■ **Task to complete**: Output every line below exactly.

■ **Information supplied**:
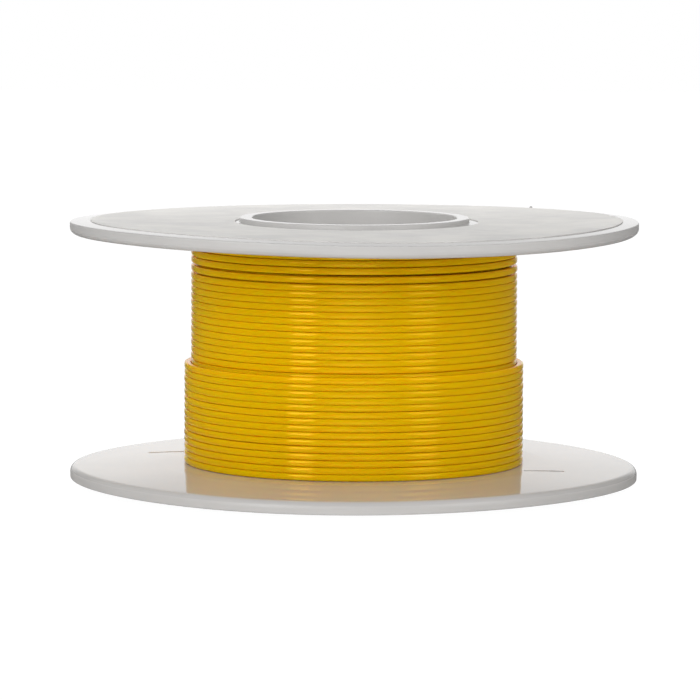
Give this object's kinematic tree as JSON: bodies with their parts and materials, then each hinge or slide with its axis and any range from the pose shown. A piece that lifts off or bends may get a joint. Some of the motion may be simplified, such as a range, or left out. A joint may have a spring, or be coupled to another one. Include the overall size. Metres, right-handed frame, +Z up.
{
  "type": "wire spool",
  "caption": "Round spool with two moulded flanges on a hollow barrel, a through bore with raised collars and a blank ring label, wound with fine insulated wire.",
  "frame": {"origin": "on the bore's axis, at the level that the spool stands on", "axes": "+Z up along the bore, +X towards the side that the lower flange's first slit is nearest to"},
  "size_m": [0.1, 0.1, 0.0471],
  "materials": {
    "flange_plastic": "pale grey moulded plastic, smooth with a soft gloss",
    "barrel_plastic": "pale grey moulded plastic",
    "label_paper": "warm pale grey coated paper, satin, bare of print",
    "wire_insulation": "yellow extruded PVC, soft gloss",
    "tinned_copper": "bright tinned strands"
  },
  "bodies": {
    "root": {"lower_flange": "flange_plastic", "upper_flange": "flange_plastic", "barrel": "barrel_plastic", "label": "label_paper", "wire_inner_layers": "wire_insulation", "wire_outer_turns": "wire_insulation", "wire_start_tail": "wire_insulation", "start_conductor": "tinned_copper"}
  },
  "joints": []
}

■ **Solution to this task**:
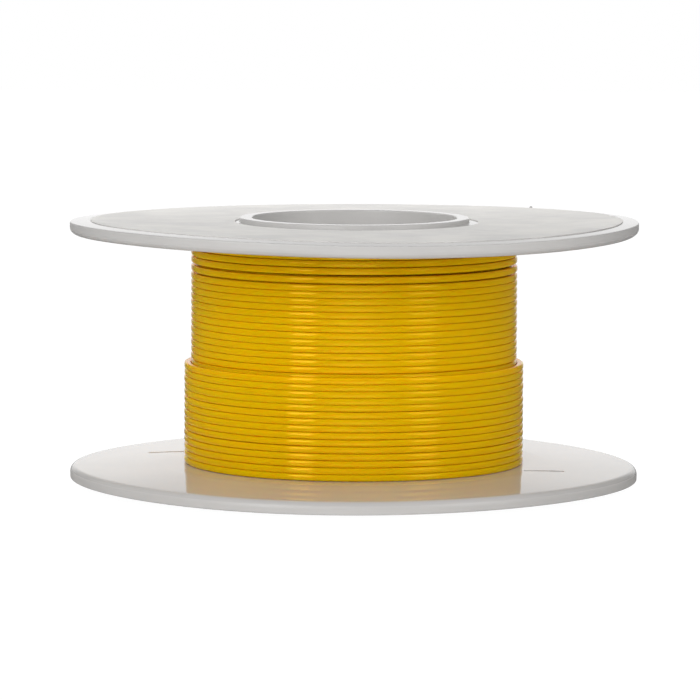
Give this object's kinematic tree as JSON: bodies with their parts and materials, then each hinge or slide with its axis and any range from the pose shown. A piece that lifts off or bends may get a joint. Some of the motion may be simplified, such as a range, or left out. A joint may have a spring, or be coupled to another one. Include the overall size. Metres, right-handed frame, +Z up.
{
  "type": "wire spool",
  "caption": "Round spool with two moulded flanges on a hollow barrel, a through bore with raised collars and a blank ring label, wound with fine insulated wire.",
  "frame": {"origin": "on the bore's axis, at the level that the spool stands on", "axes": "+Z up along the bore, +X towards the side that the lower flange's first slit is nearest to"},
  "size_m": [0.1, 0.1, 0.0471],
  "materials": {
    "flange_plastic": "pale grey moulded plastic, smooth with a soft gloss",
    "barrel_plastic": "pale grey moulded plastic",
    "label_paper": "warm pale grey coated paper, satin, bare of print",
    "wire_insulation": "yellow extruded PVC, soft gloss",
    "tinned_copper": "bright tinned strands"
  },
  "bodies": {
    "root": {"lower_flange": "flange_plastic", "upper_flange": "flange_plastic", "barrel": "barrel_plastic", "label": "label_paper", "wire_inner_layers": "wire_insulation", "wire_outer_turns": "wire_insulation", "wire_start_tail": "wire_insulation", "start_conductor": "tinned_copper"}
  },
  "joints": []
}